When the present campaign began, Dance Beat's graduation to novice chasing seemed to offer the best chance for further valuable success. Those hopes came to a miserable conclusion when, after two easy wins, Dance Beat was put down after breaking a leg at Punchestown in November. Yet in an example of shifting fortunes which is remarkable even by racing's fickle standards, Space Trucker belted around the Champion Hurdle course and distance at Cheltenham barely half an hour later to record the facile win in a handicap hurdle which marked him down as a serious championship contender.

"He seemed to fly up the hill," Harrington says, "and after that people started talking about it, though even then, I was saying "don't be so ridiculous". But if everything goes right and the ground is good, I'd be hopeful. He's a horse who travels very well through his races, so the pace in the Champion will really suit him. We'll want to get three or four leading him to the last, and after that he certainly seems to have plenty of foot."

If Space Trucker's trainer is persuasive, then so too are the form lines. Punters who waded in to back Make A Stand for the Champion after he galloped away from his field in the Tote Gold Trophy may not wish to be reminded that Martin Pipe's novice was a dozen lengths adrift of Space Trucker back in November, having set a pace which he could not sustain but which set up the race perfectly for the winner.

Things went a little less smoothly in the Fighting Fifth Hurdle at Newcastle, when Space Trucker cantered into the lead before the last flight and, probably as a result, hit it hard. The determination with which he then fought back to win, however, was admirable.

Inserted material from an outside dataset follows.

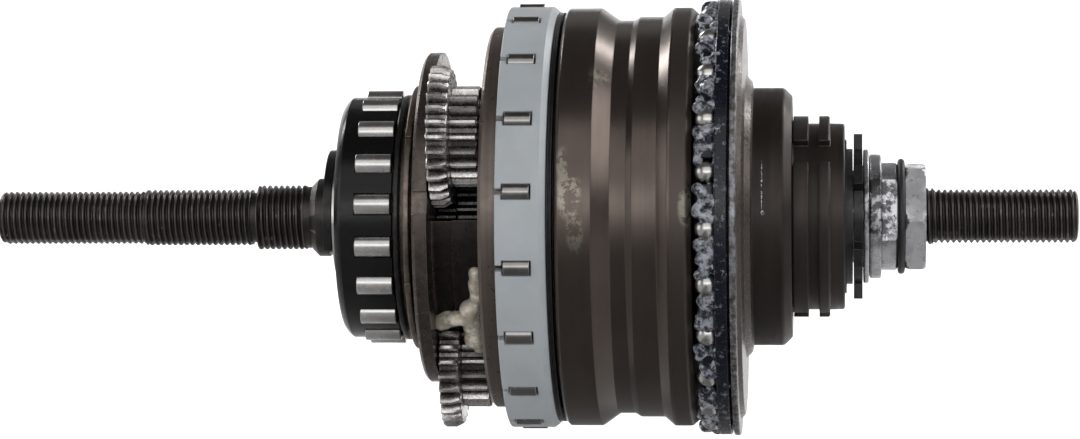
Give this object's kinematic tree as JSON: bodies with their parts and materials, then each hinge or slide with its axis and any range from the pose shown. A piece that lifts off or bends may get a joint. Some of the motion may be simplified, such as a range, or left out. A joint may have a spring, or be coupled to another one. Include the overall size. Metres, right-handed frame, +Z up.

"He won't win the Champion by five lengths," Harrington says, "but he might win by a short-head. He's an absolute devil, if he hits the front he tends to stop. But he's improving all the time. He won his maiden at Downpatrick [though Harrington is too polite to admit it, the British equivalent would probably be Fakenham], and there you run round for pounds 1,200, but I wanted him to win a race because he'd lost a bit of confidence after a fall.

"He started the season on a handicap mark of 104 and now he's up to 143, that's in less than a year, and basically this is a horse who's by Kambalda so I always thought he'd be more of a chaser."

The delicate task of unleashing Space Trucker up the Cheltenham hill at just the right moment could fall to John Shortt, who was in the saddle at Newcastle. "He understands him, and he has great confidence in him," Harrington says. Unfortunately Shortt, who would normally struggle to get aboard a 100-1 chance in the Champion, is currently learning the finer points of Sod's Law, since he also has first refusal on Kevin Prendergast's novice, I'm Supposin. He is at smaller odds than Space Trucker in the Festival betting, and Harrington may yet face a last-minute jockey hunt.

The going, though, is still her principal worry. The gelding's campaign was carefully structured around a mid-winter break when, in a normal year, the ground would have been unsuitably soft. It would be ironic, then, if the ground came up heavy next month, particularly if the clerk of the course had as much to do with the situation as the elements. Plans for a pre-Festival outing at Leopardstown on 2 March will also be shelved if the mud is likely to be flying.

Given the right conditions, though, it is not difficult to see Space Trucker ending Ireland's long lean spell in the timber championship. "When they gave him the name," Harrington recalls, "I said that probably either he'd be a disaster, or the film would be." If it must be one or the other, then Dennis Hopper, at least, should be able to afford it.